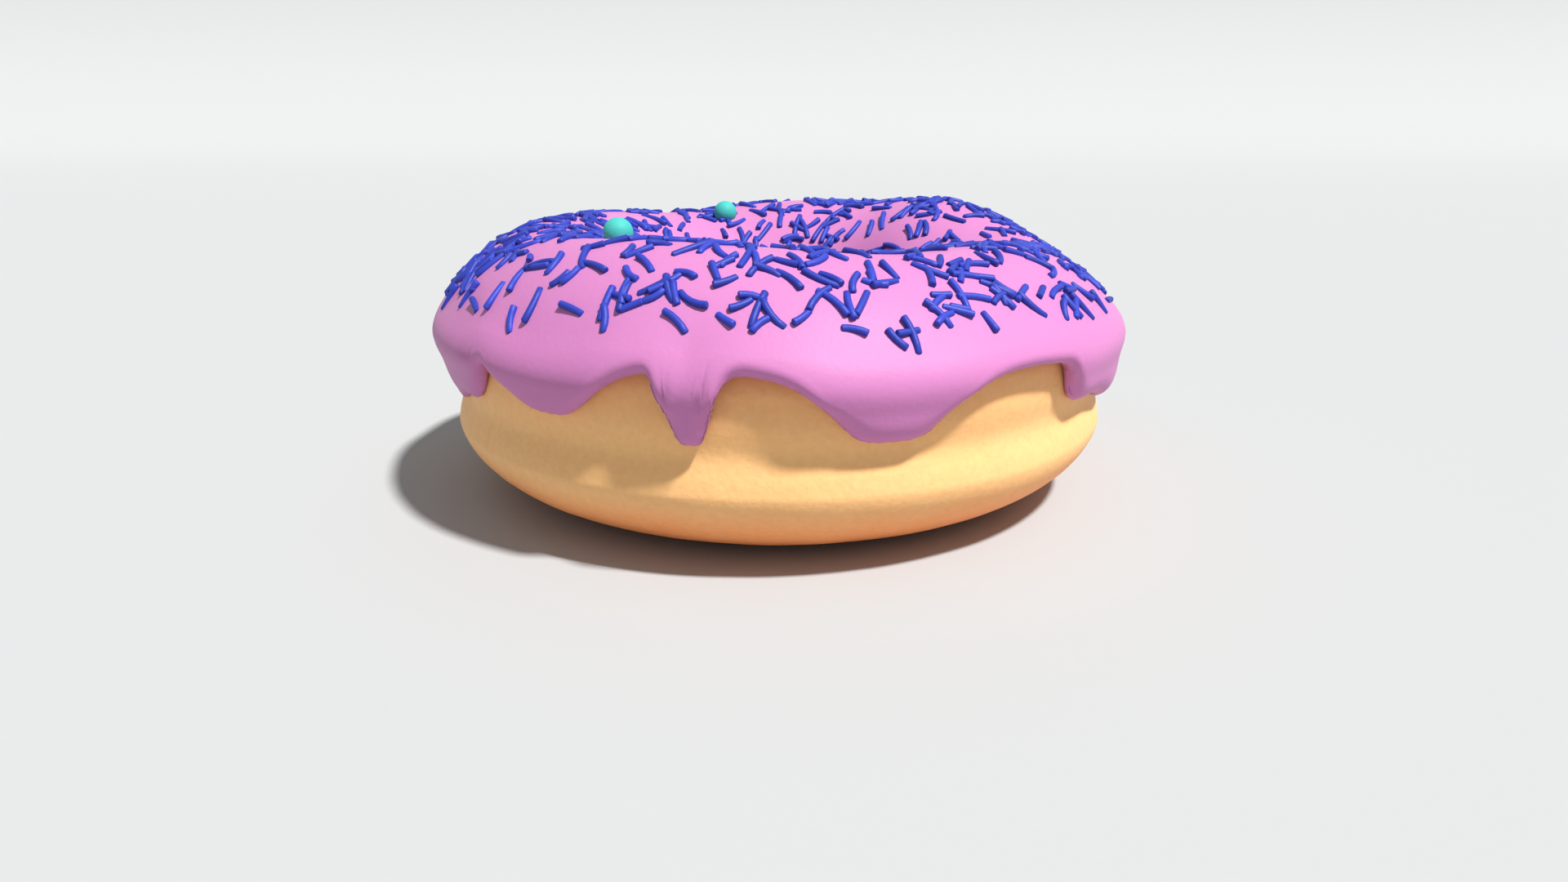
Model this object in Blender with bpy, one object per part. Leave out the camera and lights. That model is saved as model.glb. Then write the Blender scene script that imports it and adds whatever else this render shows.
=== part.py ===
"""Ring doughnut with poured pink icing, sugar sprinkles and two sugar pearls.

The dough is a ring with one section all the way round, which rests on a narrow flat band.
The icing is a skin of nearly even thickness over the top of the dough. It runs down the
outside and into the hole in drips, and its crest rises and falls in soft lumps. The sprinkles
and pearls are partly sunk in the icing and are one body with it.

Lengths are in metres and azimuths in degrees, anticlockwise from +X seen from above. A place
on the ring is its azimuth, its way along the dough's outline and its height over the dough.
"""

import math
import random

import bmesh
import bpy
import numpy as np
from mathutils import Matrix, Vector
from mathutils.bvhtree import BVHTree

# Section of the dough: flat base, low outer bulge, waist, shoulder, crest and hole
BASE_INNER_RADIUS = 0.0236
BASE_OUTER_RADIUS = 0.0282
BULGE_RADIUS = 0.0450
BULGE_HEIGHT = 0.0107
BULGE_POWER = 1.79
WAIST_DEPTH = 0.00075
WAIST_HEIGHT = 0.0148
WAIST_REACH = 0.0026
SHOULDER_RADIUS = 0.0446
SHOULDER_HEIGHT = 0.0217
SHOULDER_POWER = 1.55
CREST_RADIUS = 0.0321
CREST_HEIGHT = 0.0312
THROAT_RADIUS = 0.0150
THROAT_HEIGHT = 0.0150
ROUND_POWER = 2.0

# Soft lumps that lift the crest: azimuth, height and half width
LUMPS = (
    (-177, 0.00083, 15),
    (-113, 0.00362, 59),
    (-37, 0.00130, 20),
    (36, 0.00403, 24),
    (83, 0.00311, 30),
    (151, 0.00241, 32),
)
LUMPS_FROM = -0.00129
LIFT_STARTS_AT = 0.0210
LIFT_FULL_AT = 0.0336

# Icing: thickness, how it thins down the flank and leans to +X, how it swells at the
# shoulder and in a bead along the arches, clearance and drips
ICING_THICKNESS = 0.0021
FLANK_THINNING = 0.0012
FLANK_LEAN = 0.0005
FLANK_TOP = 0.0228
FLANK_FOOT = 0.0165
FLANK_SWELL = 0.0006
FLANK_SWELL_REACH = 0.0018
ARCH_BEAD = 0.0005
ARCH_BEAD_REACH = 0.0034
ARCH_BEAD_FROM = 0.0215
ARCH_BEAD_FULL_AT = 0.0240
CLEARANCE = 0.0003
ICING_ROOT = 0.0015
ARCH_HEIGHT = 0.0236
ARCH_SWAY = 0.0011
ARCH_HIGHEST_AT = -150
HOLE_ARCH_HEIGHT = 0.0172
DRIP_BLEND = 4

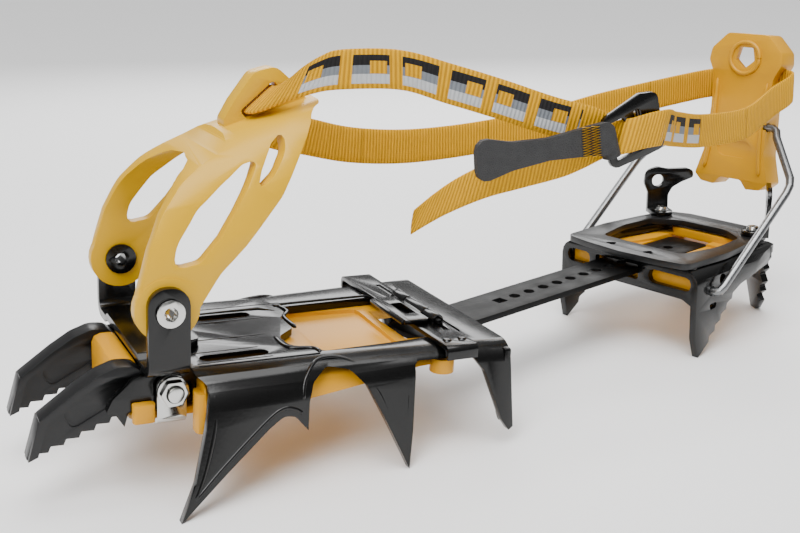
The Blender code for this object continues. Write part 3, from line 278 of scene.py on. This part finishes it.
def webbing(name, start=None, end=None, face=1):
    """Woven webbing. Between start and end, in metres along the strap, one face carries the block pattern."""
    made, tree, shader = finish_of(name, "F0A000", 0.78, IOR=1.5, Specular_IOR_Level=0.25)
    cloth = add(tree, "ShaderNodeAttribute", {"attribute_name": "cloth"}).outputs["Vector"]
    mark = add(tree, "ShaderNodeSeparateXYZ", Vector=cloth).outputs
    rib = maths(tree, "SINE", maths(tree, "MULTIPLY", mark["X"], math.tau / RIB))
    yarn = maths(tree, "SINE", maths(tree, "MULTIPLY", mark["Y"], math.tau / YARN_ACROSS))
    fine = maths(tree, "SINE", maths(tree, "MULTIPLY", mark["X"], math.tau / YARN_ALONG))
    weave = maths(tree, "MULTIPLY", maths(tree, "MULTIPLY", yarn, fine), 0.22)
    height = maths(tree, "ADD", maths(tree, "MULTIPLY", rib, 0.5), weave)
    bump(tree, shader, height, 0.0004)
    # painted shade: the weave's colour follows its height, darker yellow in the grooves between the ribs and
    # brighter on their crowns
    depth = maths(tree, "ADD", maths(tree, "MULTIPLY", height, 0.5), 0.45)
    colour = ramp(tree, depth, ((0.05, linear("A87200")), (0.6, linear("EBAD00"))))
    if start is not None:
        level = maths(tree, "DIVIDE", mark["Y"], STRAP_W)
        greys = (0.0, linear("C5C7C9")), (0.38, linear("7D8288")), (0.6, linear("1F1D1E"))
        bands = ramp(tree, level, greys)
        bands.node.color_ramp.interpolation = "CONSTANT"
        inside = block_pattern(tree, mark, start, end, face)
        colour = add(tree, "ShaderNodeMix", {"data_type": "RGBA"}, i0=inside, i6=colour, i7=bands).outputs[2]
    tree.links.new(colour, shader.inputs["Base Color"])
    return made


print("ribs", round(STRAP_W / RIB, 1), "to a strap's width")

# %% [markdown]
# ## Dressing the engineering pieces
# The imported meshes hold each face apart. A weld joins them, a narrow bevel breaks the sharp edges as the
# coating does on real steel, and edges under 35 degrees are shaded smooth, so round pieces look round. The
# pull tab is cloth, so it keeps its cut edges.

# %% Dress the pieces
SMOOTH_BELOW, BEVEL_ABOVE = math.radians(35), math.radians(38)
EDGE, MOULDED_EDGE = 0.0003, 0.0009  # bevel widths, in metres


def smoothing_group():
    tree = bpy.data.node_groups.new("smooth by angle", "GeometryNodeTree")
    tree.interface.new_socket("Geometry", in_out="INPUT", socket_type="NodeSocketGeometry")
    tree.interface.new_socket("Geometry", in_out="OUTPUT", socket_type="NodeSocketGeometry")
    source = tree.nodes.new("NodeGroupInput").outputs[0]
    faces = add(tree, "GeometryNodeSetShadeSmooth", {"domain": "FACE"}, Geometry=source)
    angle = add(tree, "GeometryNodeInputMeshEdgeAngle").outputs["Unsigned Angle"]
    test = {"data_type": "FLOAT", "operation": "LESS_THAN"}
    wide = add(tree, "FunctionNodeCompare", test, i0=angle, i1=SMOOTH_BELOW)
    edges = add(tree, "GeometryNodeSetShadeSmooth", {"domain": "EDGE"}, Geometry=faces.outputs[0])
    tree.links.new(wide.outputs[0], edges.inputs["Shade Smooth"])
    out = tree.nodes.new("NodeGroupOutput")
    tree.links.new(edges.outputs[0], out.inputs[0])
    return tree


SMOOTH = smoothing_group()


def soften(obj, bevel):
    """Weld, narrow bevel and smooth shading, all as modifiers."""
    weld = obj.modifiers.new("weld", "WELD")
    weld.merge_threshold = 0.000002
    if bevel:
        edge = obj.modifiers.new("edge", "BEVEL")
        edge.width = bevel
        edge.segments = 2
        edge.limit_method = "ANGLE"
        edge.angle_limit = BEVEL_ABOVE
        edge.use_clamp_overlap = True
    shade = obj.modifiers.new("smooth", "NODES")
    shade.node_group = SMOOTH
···
Output only the lines from the top of the entries through the one holding "two sugar pearls.", copied exactly.

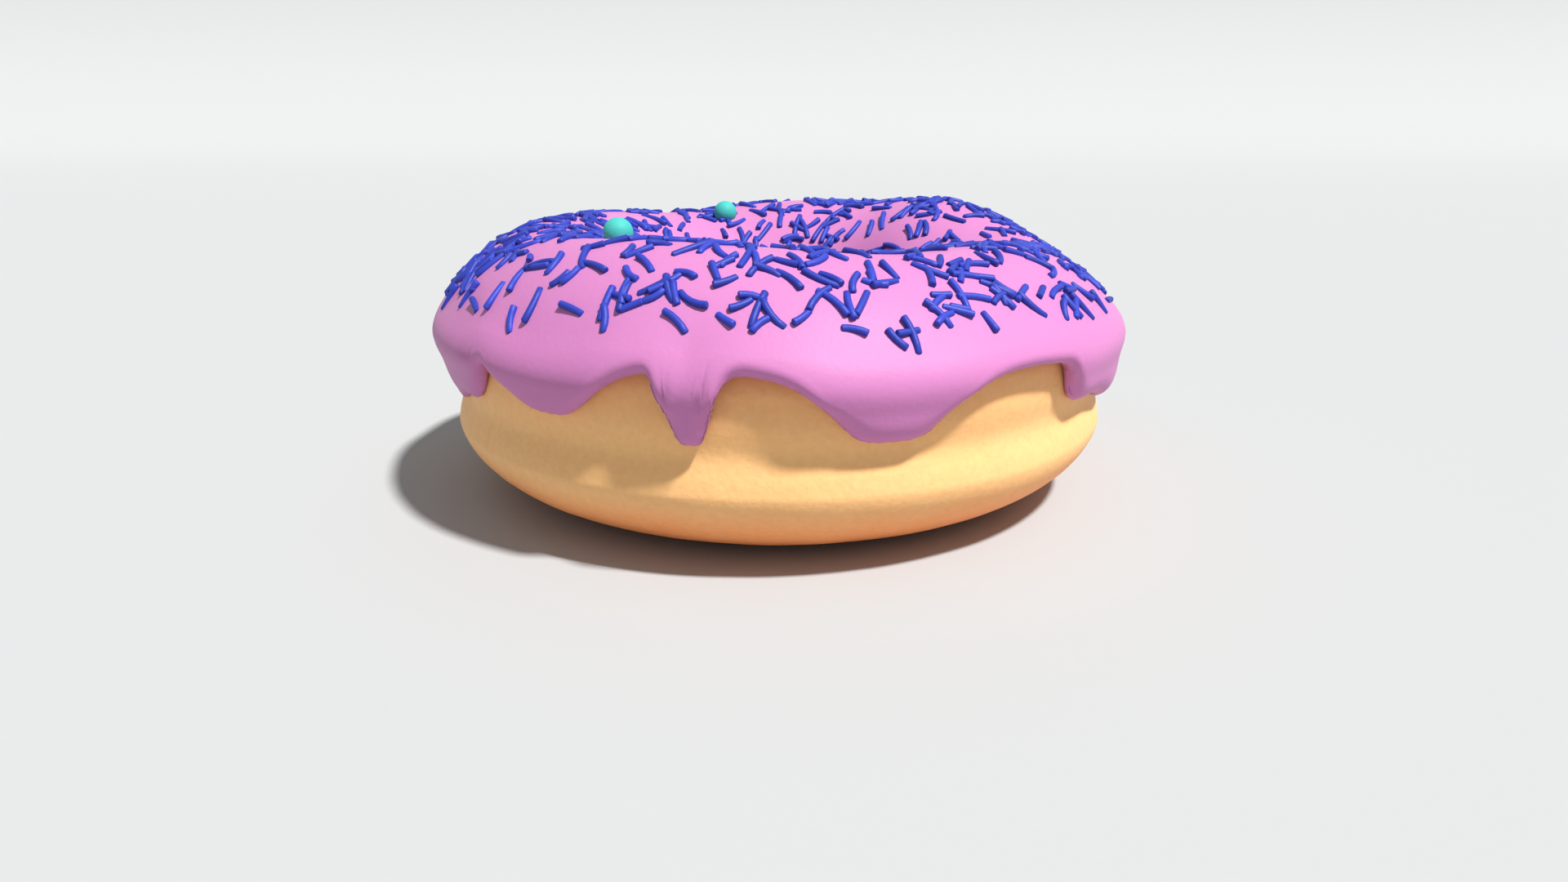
Model this object in Blender with bpy, one object per part. Leave out the camera and lights. That model is saved as model.glb. Then write the Blender scene script that imports it and adds whatever else this render shows.
=== part.py ===
"""Ring doughnut with poured pink icing, sugar sprinkles and two sugar pearls.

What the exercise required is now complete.